Я коротко кивнула и крепче сжала в руке ладонь Адама, как мою незримую поддержку. Офицер этот жест заметил и сухо добавил:
– Наедине. Простите, но протокол требует частной беседы.
Пальцы процессора выскользнули из моей хватки, хотя мне очень хотелось вцепиться в них и не отпускать.
– Я буду недалеко, малыш, – пообещал он. – Не переживай.
– Хорошо, – пробормотала я, а затем проследила взглядом, как Адам уходит по направлению к кофейным автоматам.
– Итак, мисс Томпсон, я бы хотел задать вам несколько вопросов. Это формальная процедура, потому что виновные в произошедшем с вашей матерью уже найдены, – начал офицер, отвлекая меня от взгляда на Брауна. – Где вы были вчера вечером?..
Все, что меня переполняло в момент, когда я увидел ее мать, – злоба.
Нет, даже не на эту женщину, хотя и на нее я злился. А на алкоголь, который с ней это сотворил.
Конечно, вряд ли его вливали в нее насильно. Спивалась она сама, долго и целенаправленно. И вот куда это ее привело.
От семьи остались лишь одно название и брошенные на произвол судьбы дочери.
Так чему я удивлялся, когда Мелани подсела на кокс? Это было вполне предсказуемое течение обстоятельств, удивительно, что Фелисити еще держалась на плаву и стремилась к чему-то лучшему.
Ноги сами понесли меня к палате ее матери, я отворил дверь, прошел внутрь и сел на свободный стул. Видел, как эта женщина скосила на меня полуоткрытый заплывший глаз; второй же оставался плотно подернут гематомой.

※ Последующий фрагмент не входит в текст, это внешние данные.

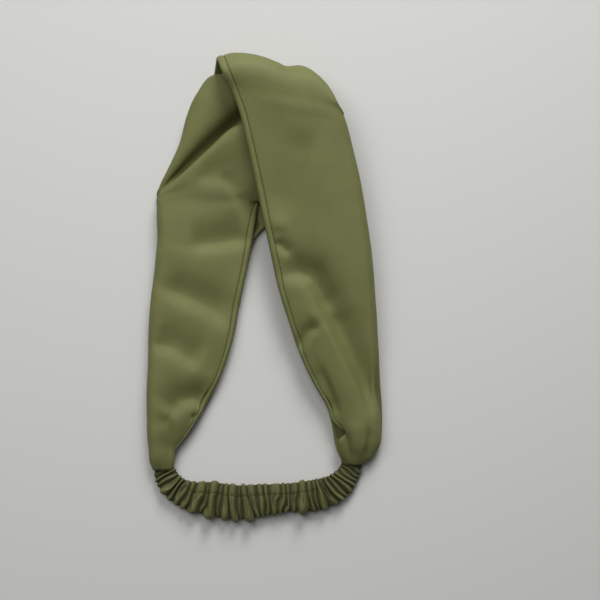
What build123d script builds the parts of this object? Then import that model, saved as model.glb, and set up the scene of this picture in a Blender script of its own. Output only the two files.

– Врач сказал, что вы в сознании, а это значит, что слышите меня, – начал я, все еще решая, в каком порядке буду говорить все то, что высказать очень хотелось еще со дня, когда она выгнала Фелс. – Вы ужасная мать. По крайней мере, сейчас такой стали. И я не знаю, за какие иллюзии в отношении вас продолжает цепляться Фелс, но я не позволю вам затащить ее в то дерьмо, в котором вы погрязли сами. Посмотрите на себя. Во что вы превратились? Жалкая алкоголичка, способная за пару баксов продать последнее, что было в доме. За сколько вы заложили ноутбук дочери? Десять, двадцать долларов? Фелс рассказывала, что он старенький, вряд ли вам дали бы за него больше. Вы хоть думали в тот момент, что у нее экзамены через неделю? Что у нее хранятся там все работы: дипломная, курсовые?
Она едва заметно моргнула, хотя вряд ли это было знаком согласия. Скорее механическим рефлексом.